Title: Bioactive metabolites from Stenocarpella maydis, a stalk and ear rot pathogen of maize

Author
item Wicklow, Donald
item ROGERS, KRISTINA - University Of Iowa
item Dowd, Patrick
item GLOER, JAMES - University Of Iowa

Submitted to: Fungal Biology
Publication Type: Peer Reviewed Journal
Publication Acceptance Date: 11/24/2010
Publication Date: 2/20/2011
Citation: Wicklow, D.T., Rogers, K.D., Dowd, P.F., Gloer, J.B. 2011. Bioactive metabolites from Stenocarpella maydis, a stalk and ear rot pathogen of maize. Fungal Biology. 115(2):133-142.

Interpretive Summary: In this research we identified toxins produced by a unique fungal pathogen of corn called Stenocarpella maydis. This fungus causes a severe dry-rot of corn ears resulting in substantial losses to the U.S. corn crop. It is also associated with a common nerve disorder in cattle grazing harvested corn fields in southern Africa. A leaf puncture wound assay revealed that diplodiatoxin, heretofore the only natural product reported from S. maydis, was phytotoxic to corn seedlings. Chemical studies of S. maydis culture extracts exhibiting toxicity to other fungi and fall armyworm larvae revealed that the metabolites accounting for this activity were chemicals called chaetoglobosins K and L. Veterinary toxicologists now will recognize that the toxins diplodiatoxin, chaetoglobosins and a bisdienediol are produced by S. maydis in solid fermentation culture, and may have contributed to some of the reported symptoms of toxicity in experimental animals fed such rations.

Technical Abstract: Stenocarpella maydis is a fungal pathogen of major importance that causes a dry-rot of maize ears and is associated with a neuromycotoxicosis in cattle grazing harvested maize fields in southern Africa and Argentina.

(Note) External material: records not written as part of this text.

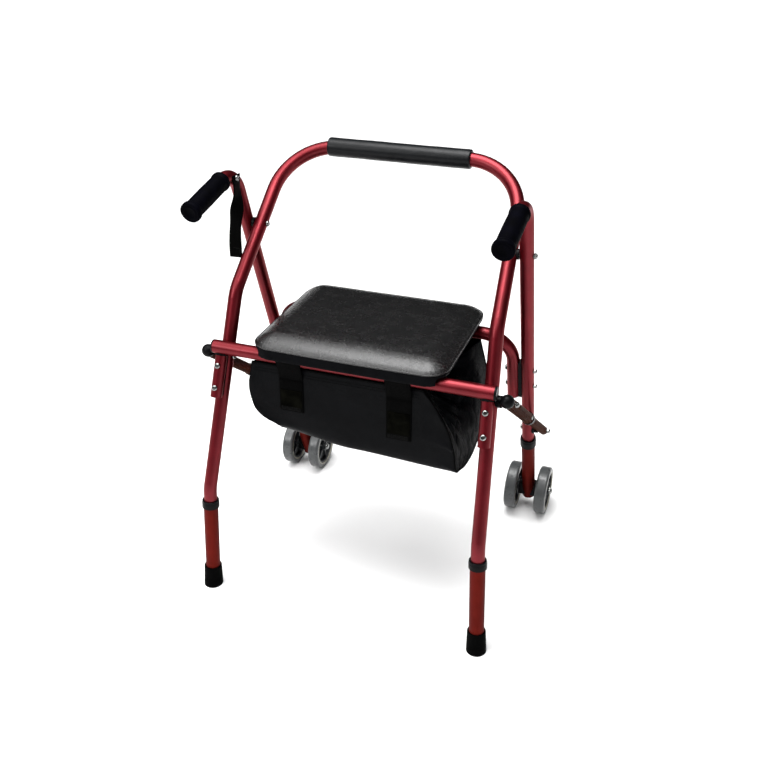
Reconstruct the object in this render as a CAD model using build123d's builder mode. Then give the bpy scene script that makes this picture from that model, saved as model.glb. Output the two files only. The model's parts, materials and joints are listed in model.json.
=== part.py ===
from build123d import *
import os

# Folding rollator walker with a padded seat and an under-seat bag.
# Frame: origin on the floor below the middle of the walker, +X to the user's
# right, +Y forward (towards the wheels), +Z up. All sizes in millimetres.
# Right-hand pieces are modelled at x > 0 and mirrored to the left.

# ---------------------------------------------------------------- tube stock
TUBE_R = 12.7            # 25.4 mm frame tube
WALL = 1.5
SLEEVE_R = 14.2          # lower leg tube that slides over the frame tube
SLEEVE_BORE = 13.0
PLAY = 0.3               # gap between pieces that move past each other
HUG = 0.1                # gap between pieces that are clamped together
LEAN = 0.4               # extra gap where a flat seat meets a leaning tube

# --------------------------------------------------- frame corners, right side
REAR_FOOT = Vector(277.5, -252.3, 0)
REAR_BEND = Vector(267.4, -240.5, 230.5)
KNEE = Vector(248.0, -107.1, 594.9)
ARCH_CORNER = Vector(231.5, 126.6, 812.0)
AXLE = Vector(272.9, 218.1, 53.3)
HANDLE_CORNER = Vector(269.3, -41.7, 802.5)
GRIP_END = Vector(269.3, -197.9, 770.4)
REAR_TUBE_END_Z = 40.0
FRONT_TUBE_END_Z = 80.0
LEG_BEND_R = 60.0
ARCH_BEND_R = 110.0
HANDLE_BEND_R = 50.0

# ------------------------------------------------------------- crossbars, seat
REAR_BAR = Vector(265.5, -172.0, 506.4)     # right end of the rear crossbar axis
FRONT_BAR = Vector(242.4, 64.1, 497.5)      # right corner of the front crossbar
FRONT_BAR_FOOT_Z = 346.0
BAR_BEND_R = 60.0
STUB_R = 11.0
STUB_OFFSET = 24.6                          # stub axis behind the leg axis
STUB_LENGTH = 81.0
STUB_TOP_GAP = 14.5                         # crossbar axis to the stub's end
STUB_BOLTS = (19.9, 62.1)                   # bolt places down from the stub's top
BAR_BOLT_Z = (418.0, 377.0)
SEAT_HALF_WIDTH = 184.0
SEAT_REAR_Y = -187.0
SEAT_FRONT_Y = 100.0
SEAT_CORNER_R = 28.0
SEAT_BOTTOM_Z = 521.4
BOARD_THICK = 8.0
CUSHION_THICK = 18.0
CUSHION_REAR_Y = -199.0
CUSHION_CORNER_R = 34.0
LIP_BOTTOM_Z = 508.5      # the padded edge hangs over the rear crossbar
LIP_THICK = 11.0
SEAT_CLIP_X = 128.0
SEAT_REST_X = 152.0

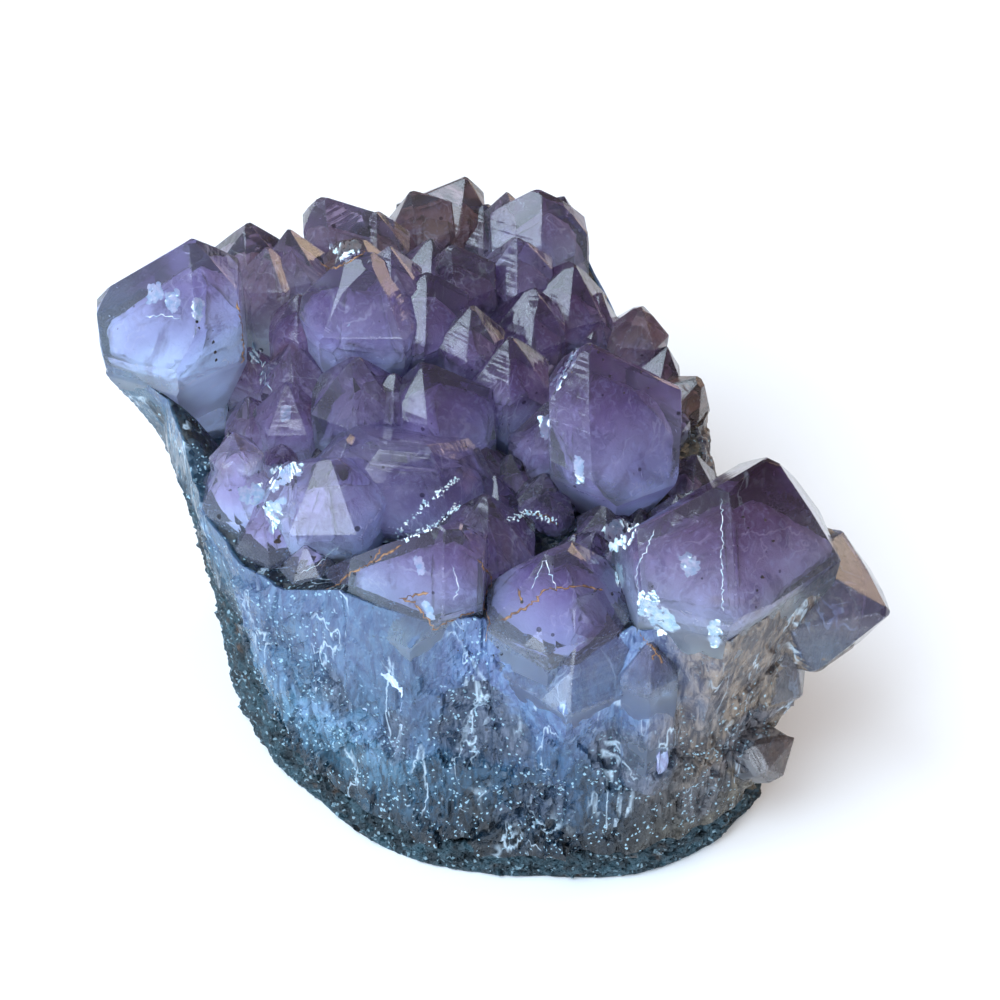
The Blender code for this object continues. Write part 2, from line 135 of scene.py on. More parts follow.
POINTS = {
    "left_shoulder": Point(
        (-42.5, 5.5, 78), 21, lean=3, toward=180, face=-115, middle=(-4.4, 0), push={5: -5}, shaft=7, root=17
    ),
    "left_root": Point((-44.5, 4.5, 54), 10, lean=2, toward=180, face=-60, shaft=4, root=14),
    "left_low": Point((-40.5, 6.5, 62), 8, lean=10, toward=0, face=-70, shaft=8),
    "left_back_a": Point((-36, 25, 66), 15, face=-60, shaft=6, root=14),
    "left_back_b": Point((-33, 20, 65), 9, lean=4, toward=100, face=-90, shaft=12, root=8),
    "left_back_c": Point((-30, 23, 66), 11, lean=8, toward=120, face=-75),
    "back_left_a": Point(
        (-25.5, 32, 66), 14, lean=8, toward=180, face=-55, middle=(3, 1), push={1: -5}, shaft=8, root=14
    ),
    "back_left_b": Point((-17, 32, 63), 10, face=-60),
    "back_left_c": Point((-20.5, 23.5, 64), 12, lean=6, toward=100, face=-80, ridge=3, shaft=8),
    "back_a": Point(
        (-3.5, 43, 62), 14, lean=8, toward=0, face=-60, middle=(-3, 0), push={4: -5}, shaft=6, root=14
    ),
    "back_b": Point((-12, 40.5, 61), 11, lean=12, toward=160, face=-60, push={1: -3}, shaft=6),
    "back_c": Point((8, 34, 66), 15, face=-55, middle=(0, -1), push={1: -1, 4: -3}, shaft=7, root=16),
    "back_d": Point((3, 38, 62), 6, shaft=6),
    "back_e": Point((-0.5, 41, 58), 9, face=-60),
    "back_f": Point((12, 37.5, 62), 12, lean=14, toward=20, face=-60, shaft=7, root=14),
    "back_g": Point((-8.5, 25, 63), 10, lean=6, toward=60, face=-60, shaft=8),
    "back_h": Point((-5.5, 19, 66), 9, lean=4, toward=180, face=-60, middle=(2, 0), push={1: -3}, shaft=10),
    "back_i": Point((4.5, 22.5, 65), 11, face=-60, push={1: -1}, shaft=8),
    "back_j": Point((7, 14.5, 62), 13, lean=4, toward=40, face=-60, middle=(-1, 0), shaft=8),
    "back_k": Point((13, 21, 62), 13, lean=8, toward=10, face=-60, shaft=9),
    "back_l": Point((17.5, 20.5, 56), 9, lean=16, toward=10, face=-60, shaft=8),
    "right_a": Point((23.5, 19, 55), 9, lean=8, toward=40, face=-90, chips=((0, 0, 1.2),), shaft=8),
    "right_b": Point((27.5, 14.5, 50), 7, lean=16, toward=10, face=-60, shaft=7),
    "right_c": Point((32.5, 6, 51), 8, lean=30, toward=0, face=-90, chips=((0, 0, 1),), shaft=4, root=14),
    "right_d": Point((30.5, -10.5, 50), 8, lean=8, toward=0, face=-60, shaft=7, root=10),
    "middle_left": Point((-18, 7, 74), 16, face=-90, ridge=3, chips=((200, 8, 1.5),), shaft=6, root=16),
    "middle_left_back": Point((-14, 9, 73), 9, lean=2, toward=90, face=-60, shaft=10),
    "middle_a": Point((-8.5, 7.5, 70), 13, lean=6, toward=0, face=-55, push={1: -3}, shaft=8),
    "middle_b": Point((-2, 4.5, 66), 10, lean=4, toward=20, face=-65, shaft=9),
    "middle_c": Point((3.5, 1.5, 63), 12, lean=2, toward=0, face=-60, shaft=8),
    "middle_d": Point(
        (-9, -4.5, 63), 14, lean=5, toward=100, face=-52, middle=(3, 0), push={1: -5}, shaft=6
    ),
    "middle_e": Point((-19, -3.5, 63), 13, lean=2, toward=-90, face=-60, shaft=7),
    "middle_f": Point((-13.5, -4, 60), 9, face=-60, shaft=6),
    "middle_g": Point((-28.5, 2.5, 61), 11, lean=6, toward=150, face=-60, shaft=8),
    "middle_h": Point((-27.5, 7.5, 66), 9, lean=4, toward=90, face=-60, shaft=12),
    "middle_i": Point((-29, -3.5, 58), 10, lean=4, toward=-90, face=-90, shaft=7),
    "middle_j": Point((-35.5, 7, 56), 8, lean=4, toward=160, face=-60, shaft=8),
    "middle_k": Point((-35, -2, 54), 8, lean=4, toward=180, face=-60, shaft=8),
    "large_middle": Point((14.5, -9, 70), 19, face=-60, middle=(4, -4), push={1: -5}, shaft=6, root=14),
    "pit_a": Point((9, -5.5, 56), 10, lean=8, toward=90, face=-90, shaft=8),
    "pit_b": Point((-1, -9.5, 52), 10, face=-60, shaft=6),
    "pit_c": Point((17, -21, 50), 8, face=-60, shaft=6),
    "pit_e": Point((12.5, -25.5, 48), 7, lean=5, toward=90, face=-60, shaft=6),
    "pit_f": Point((3.5, -10.5, 50), 7, face=-80, shaft=6),
    "pit_g": Point((22, -18.5, 47), 7, face=-90, shaft=6),
    "pit_d": Point((8.5, -15.5, 51), 9, face=-75, shaft=6),
    "front_left_large": Point(
        (-11.5, -19.5, 60), 17, lean=22, toward=-85, face=-95, ridge=8, shaft=6, root=24, foot=0.8
    ),
    "front_left_back": Point((-19.5, -15, 58), 12, face=-90, shaft=8),
    "left_tip": Point((-36, -15, 58), 7, lean=4, toward=150, face=-90, shaft=6),
    "left_pale": Point((-37, -17.5, 56), 12, lean=12, toward=200, face=-60, shaft=10, root=22, foot=0.7),
    "left_bright": Point((-28, -21, 58), 9, lean=10, toward=170, face=-120, shaft=7),
    "left_front": Point(
        (-22.5, -22.5, 60), 14, lean=10, toward=-90, face=-90, ridge=2, shaft=9, root=24, foot=0.8
    ),
    "left_low_front": Point(
        (-31.5, -23, 52), 11, lean=12, toward=-120, face=-60, shaft=8, root=22, foot=0.75
    ),
    "front_dark": Point((0, -26.5, 57), 14, face=-60, shaft=7, root=22, foot=0.8),
    "front_centre": Point(
        (-5, -35, 60), 19, lean=3, toward=-100, face=-65, middle=(-4.5, 0), push={4: -7},
        shaft=2, root=30, foot=0.85
    ),
    "front_left_foot": Point(
        (-18.5, -32.5, 50), 13, lean=10, toward=-115, face=-60, push={1: -2}, shaft=6, root=24, foot=0.8
    ),
    "front_left_gap": Point((-25.5, -28, 48), 8, lean=8, toward=-110, face=-90, shaft=5, root=18, foot=0.7),
    "front_back": Point(
        (10, -38, 58), 17, face=-60, ridge=3, chips=((90, 0, 1.5),), shaft=6, root=22, foot=0.85
    ),
    "front_right": Point(
        (14, -42.5, 53), 20, lean=14, toward=-80, face=-65, ridge=3, chips=((90, 10, 1),),
        shaft=2, root=28, foot=0.85
    ),
    "front_notch": Point((22.5, -45, 46), 8, face=-60, shaft=4, root=18, foot=0.8),
    "right_large": Point(
        (36, -31.5, 66), 23, lean=8, face=-45, ridge=9.5, push={4: -4}, chips=((35, 59, -8),),
        shaft=5, root=34, foot=0.5
    ),
    "right_far": Point((57.5, -35.5, 42), 18, lean=67, toward=-40, face=-85, shaft=6, root=16),
    "right_under": Point((43.5, -34, 35), 12, lean=26, toward=-40, face=-60, shaft=2, root=22, foot=0.5),
    "right_bump": Point((45, -38, 19), 7, lean=50, toward=0, face=-60, shaft=3, root=6),
}
print(len(POINTS), "named points")

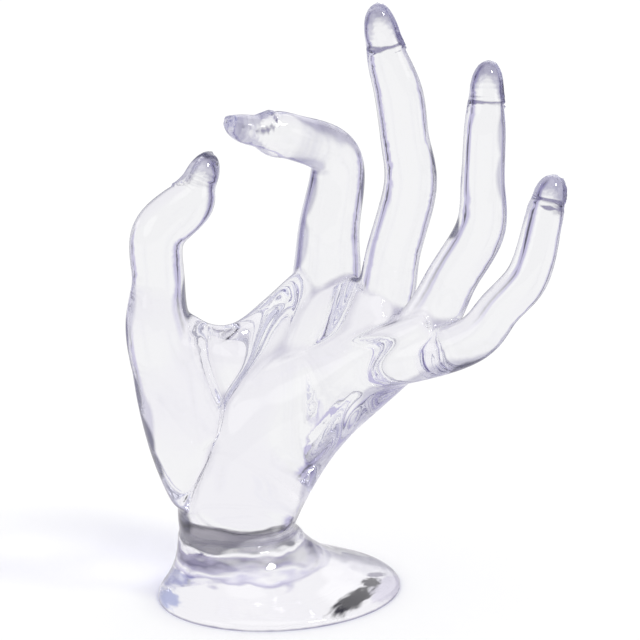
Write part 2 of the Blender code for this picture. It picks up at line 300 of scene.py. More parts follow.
class StandSizes(bpy.types.PropertyGroup):
    """Sizes of the cast hand."""

    foot_length: bpy.props.FloatProperty(
        name="Foot length", description="Longer way across the oval foot", default=72.6 * MM, unit="LENGTH"
    )
    foot_width: bpy.props.FloatProperty(
        name="Foot width", description="Shorter way across the oval foot", default=63.6 * MM, unit="LENGTH"
    )
    foot_turn: bpy.props.FloatProperty(
        name="Foot turn", description="Turn of the oval from left to right", default=math.radians(32.0),
        subtype="ANGLE"
    )
    foot_height: bpy.props.FloatProperty(
        name="Foot height", description="Height at which the foot has become the neck", default=19.5 * MM,
        unit="LENGTH"
    )
    neck_radius: bpy.props.FloatProperty(
        name="Neck radius", description="Radius of the neck between foot and hand", default=17.3 * MM,
        unit="LENGTH"
    )
    neck_place: bpy.props.FloatVectorProperty(
        name="Neck place", description="Middle of the neck from the middle of the foot", size=2,
        default=(-12.2 * MM, 3.0 * MM), unit="LENGTH"
    )
    nail_rise: bpy.props.FloatProperty(
        name="Nail rise", description="How far a nail stands above the skin", default=0.6 * MM, unit="LENGTH"
    )
    nail_edge: bpy.props.FloatProperty(
        name="Nail edge", description="Breadth of the slope round a nail", default=0.7 * MM, unit="LENGTH"
    )
    nail_half_angle: bpy.props.FloatProperty(
        name="Nail half angle", description="How far a nail wraps round each side of the fingertip",
        default=math.radians(72.0), subtype="ANGLE"
    )
    # Reach of the painted lilac refraction down from each fingertip.
    tip_refraction_reach: bpy.props.FloatProperty(
        name="Tip tint", description="How far the lilac reaches down from each fingertip", default=17.0 * MM,
        unit="LENGTH"
    )
    # Height of the painted refraction line round the foot's rim.
    rim_refraction_height: bpy.props.FloatProperty(
        name="Rim tint", description="Height of the lilac line round the foot's rim", default=1.1 * MM,
        unit="LENGTH"
    )
    # Reach of the painted refraction line round each nail.
    cuticle_refraction_fade: bpy.props.FloatProperty(
        name="Cuticle tint", description="How far from a nail's edge its lilac line has faded out",
        default=2.6 * MM, unit="LENGTH"
    )
    # Picks the hollows that are softened, and also scales the painted shade in them.
    crease_reach: bpy.props.FloatProperty(
        name="Crease reach", description="Radius of a hollow that takes the full crease tint",
        default=2.8 * MM, unit="LENGTH"
    )
    crease_flow: bpy.props.FloatProperty(
        name="Crease flow", description="How softly the palm's sharpest creases are filled", default=4.0 * MM,
        unit="LENGTH"
    )
    fineness: bpy.props.FloatProperty(
        name="Fineness", description="Edge length of the mesh that the shapes flow together in",
        default=0.72 * MM, unit="LENGTH"
    )
    palm_flow: bpy.props.FloatProperty(
        name="Palm flow", description="How softly the palm's shapes run into each other", default=4.9 * MM,
        unit="LENGTH"
    )
    skin_flow: bpy.props.FloatProperty(
        name="Skin flow", description="How softly all edges are rounded", default=1.7 * MM, unit="LENGTH"
    )


class ResinLook(bpy.types.PropertyGroup):
    """Colours of the clear resin: its body tint, and painted refraction and shade."""

    body: bpy.props.FloatVectorProperty(
        name="Body", description="Tint seen straight through", subtype="COLOR",
        default=(0.90, 0.90, 0.915), size=3
    )
    # Slope and rim are painted shade: the resin's colour darkens towards its outline, standing in for dark
    # surroundings seen in it.
    slope: bpy.props.FloatVectorProperty(
        name="Slope", description="Tint where the surface turns away", subtype="COLOR",
        default=(0.56, 0.55, 0.62), size=3
    )
    rim: bpy.props.FloatVectorProperty(
        name="Rim", description="Tint at the outline", subtype="COLOR", default=(0.03, 0.03, 0.045), size=3
    )
    # Lilac and deep lilac are painted refraction: the lilac that clear resin shows in its fingertips and
    # along its outline.
    lilac: bpy.props.FloatVectorProperty(
        name="Lilac", description="Tint that gathers in the fingertips and along the outline",
        subtype="COLOR", default=(0.48, 0.47, 0.60), size=3
    )
    deep_lilac: bpy.props.FloatVectorProperty(
        name="Deep lilac", description="Tint of the streaks in that lilac", subtype="COLOR",
        default=(0.28, 0.27, 0.38), size=3
    )
    # Cuticle is painted refraction: the dark lilac line that clear resin shows round each nail, also used
    # round the foot's rim.
    cuticle: bpy.props.FloatVectorProperty(
        name="Cuticle", description="Tint of the line round each nail", subtype="COLOR",
        default=(0.10, 0.09, 0.19), size=3
    )
    # Painted dark refraction: the near-black streaks that clear resin shows at places along its outline.
    accent: bpy.props.FloatVectorProperty(
        name="Accent", description="Tint of the dark accents on the outline", subtype="COLOR",
        default=(0.06, 0.06, 0.10), size=3
    )
    # Painted shade: the grey-lilac darkening in the hollows of the casting.
    crease_shade: bpy.props.FloatVectorProperty(
        name="Crease", description="Tint that gathers in the creases of the casting", subtype="COLOR",
        default=(0.36, 0.34, 0.48), size=3
    )
    ripple: bpy.props.FloatProperty(
        name="Ripple", description="Height of the faint ripples that the mould leaves", default=0.05 * MM,
        unit="LENGTH"
    )
    shadow: bpy.props.FloatVectorProperty(
        name="Shadow", description="What lamps keep of their light through the resin", subtype="COLOR",
        default=(0.74, 0.74, 0.84), size=3
    )
    ior: bpy.props.FloatProperty(name="IOR", description="Refraction of the resin", default=1.5)
    roughness: bpy.props.FloatProperty(
        name="Roughness", description="Haze of the polished surface", default=0.012, subtype="FACTOR"
    )


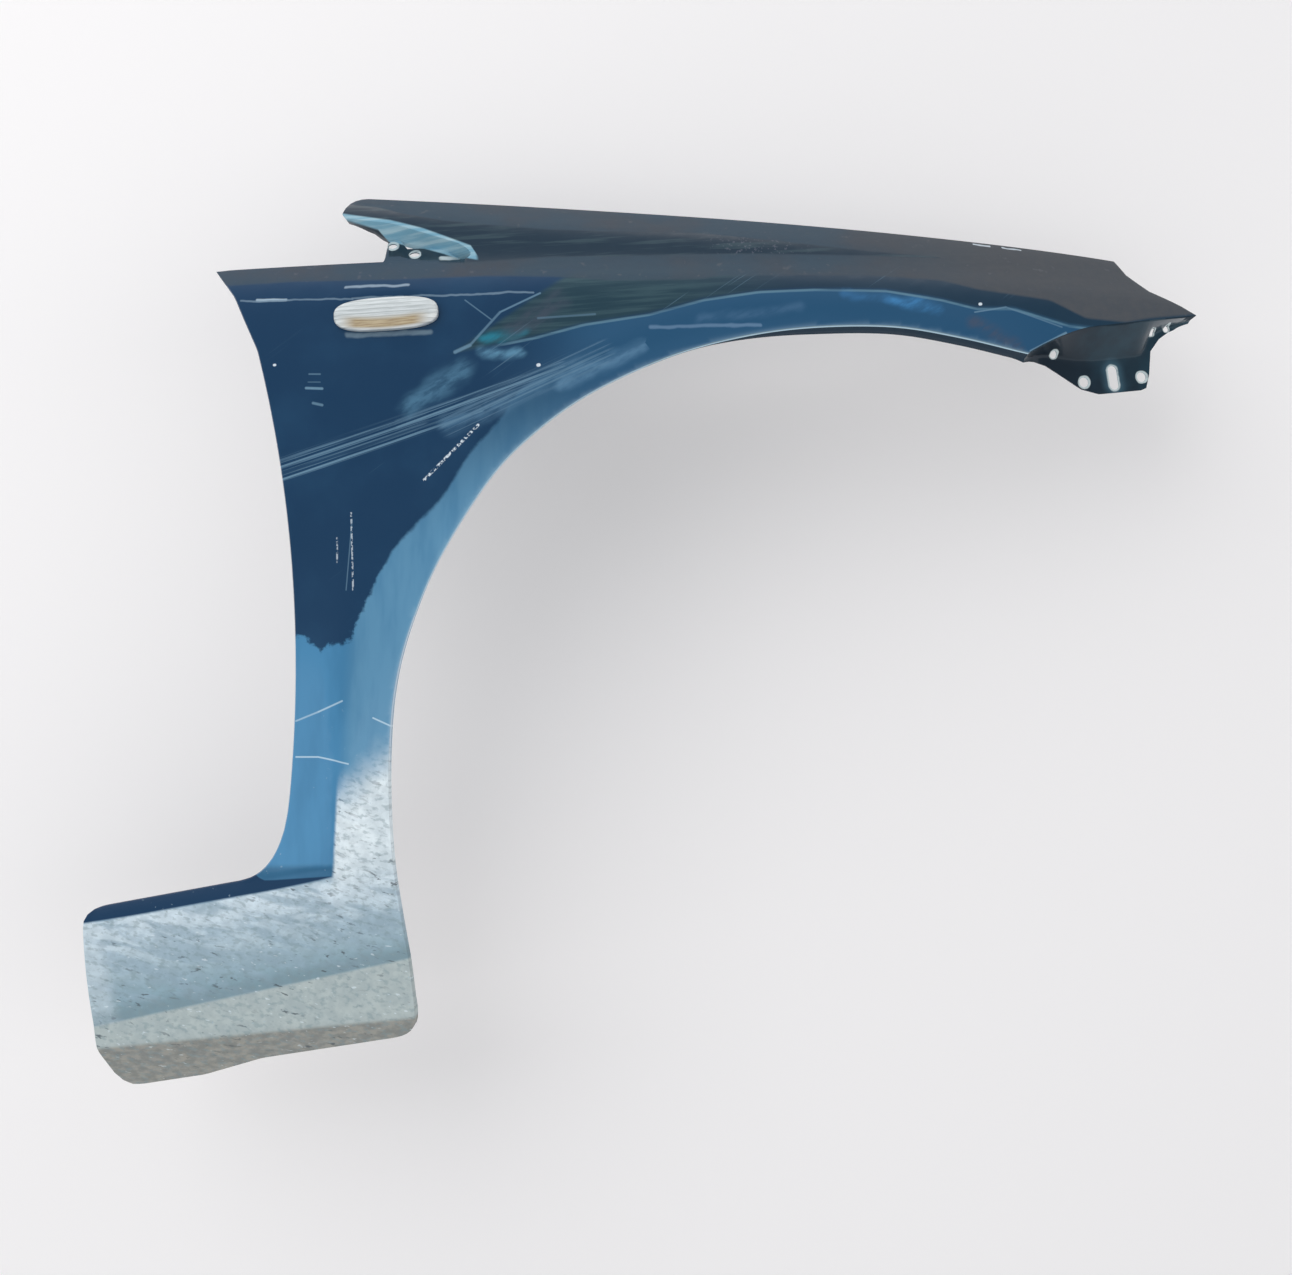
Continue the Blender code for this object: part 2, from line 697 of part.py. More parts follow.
def flange_rows(points, names, normals, depths):
    """Three rows of points beyond the outline, blended where one stretch meets the next."""
    count = len(points)
    own = []
    for i in range(count):
        x, z = points[i]
        rows = FLANGES[names[i]](x, depths[i], z, *normals[i])
        if names[i] != names[i - 1]:
            other = FLANGES[names[i - 1]](x, depths[i], z, *normals[i])
            rows = [(np.array(a) + np.array(b)) / 2 for a, b in zip(rows, other)]
        own.append(np.array(rows))
    return np.array(own)


# Lines of the skin that its facets follow


def feature_lines():
    x = np.linspace(SHOULDER_CORNER[0], NOSE_TIP[0], 70)
    lines = []
    bends = (
        (shoulder_low_height, SHOULDER_SOFT),
        (shoulder_top_height, VALLEY_SOFT),
        (arm_height, ARM_SOFT),
    )
    for height, soft in bends:
        for share in BEND_ROW_shares:
            lines.append(np.column_stack([x, height(x) + share * soft]))
    x = np.linspace(SHOULDER_CORNER[0], 0, 30)
    lines.append(np.column_stack([x, shoulder_crease_height(x)]))
    x = np.linspace(SILL_STEP_REAR[0], SILL_STEP_FRONT[0], 20)
    for rear, front in ((SILL_STEP_REAR, SILL_STEP_FRONT), (SILL_TURN_REAR, SILL_TURN_FRONT)):
        for share in BEND_ROW_shares:
            lines.append(np.column_stack([x, line_at(x, rear, front) + share * SILL_SOFT]))
    lines.extend(step_lines())
    lines.append(seat_line())
    return lines


def seat_line():
    """Edge of the lamp's flat seat."""
    line = []
    for angle in np.linspace(0, math.tau, 2 * LAMP_STEPS):
        c = math.cos(angle)
        s = math.sin(angle)
        u = math.copysign(abs(c) ** (2 / LENS_POWER_share), c) * (LENS_LENGTH / 2 + SEAT_MARGIN)
        v = math.copysign(abs(s) ** (2 / LENS_POWER_share), s) * (LENS_HEIGHT / 2 + SEAT_MARGIN)
        x = LAMP_CENTRE[0] + u * math.cos(LAMP_TILT) - v * math.sin(LAMP_TILT)
        z = LAMP_CENTRE[1] + u * math.sin(LAMP_TILT) + v * math.cos(LAMP_TILT)
        line.append((x, z))
    return np.array(line[:-1])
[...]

In an effort to investigate the potential roles of S. maydis metabolites in the fungal disease cycle, ethyl acetate extracts of solid substrate fermentations of several S. maydis isolates from maize grown in the United States were found to exhibit significant phytotoxic, antifungal and antiinsectan activity. Chemical investigations of extracts of S. maydis isolates from Illinois and Nebraska led to the isolation or detection of the known metabolites diplodiatoxin, chaetoglobosins K and L and (all-E-) trideca-4, 6,10,12-tetraene-2,8 diol as major components. A culture of S. macrospora from maize grown in Zambia produced diplosporin and chaetoglobosins K and L as major components that were isolated. Diplodiatoxin produced significant lesions in a maize leaf puncture wound assay. Diplosporin and chaetoglobosin K displayed moderate antiinsectan activity in dietary assays against the fall armyworm Spodoptera frugiperda, while chaetoglobosin K exhibited significant antifungal activity against Aspergillus flavus and Fusarium verticillioides. Using LC-HRESITOFMS and 1H NMR data, diplodiatoxin was detected as a major component in S. maydis rotted grain, stalks, and stalk residues. This consititutes the first report of of chaetoglobosins K and L from S. maydis, of (all-E) trideca-4, 6,10,12-tetraene-2,8 diol from Stenocarpella, and the first reported detection of diplodiatoxin, or any other Stenocarpella metabolite, in diseased maize seeds and stalk tissues.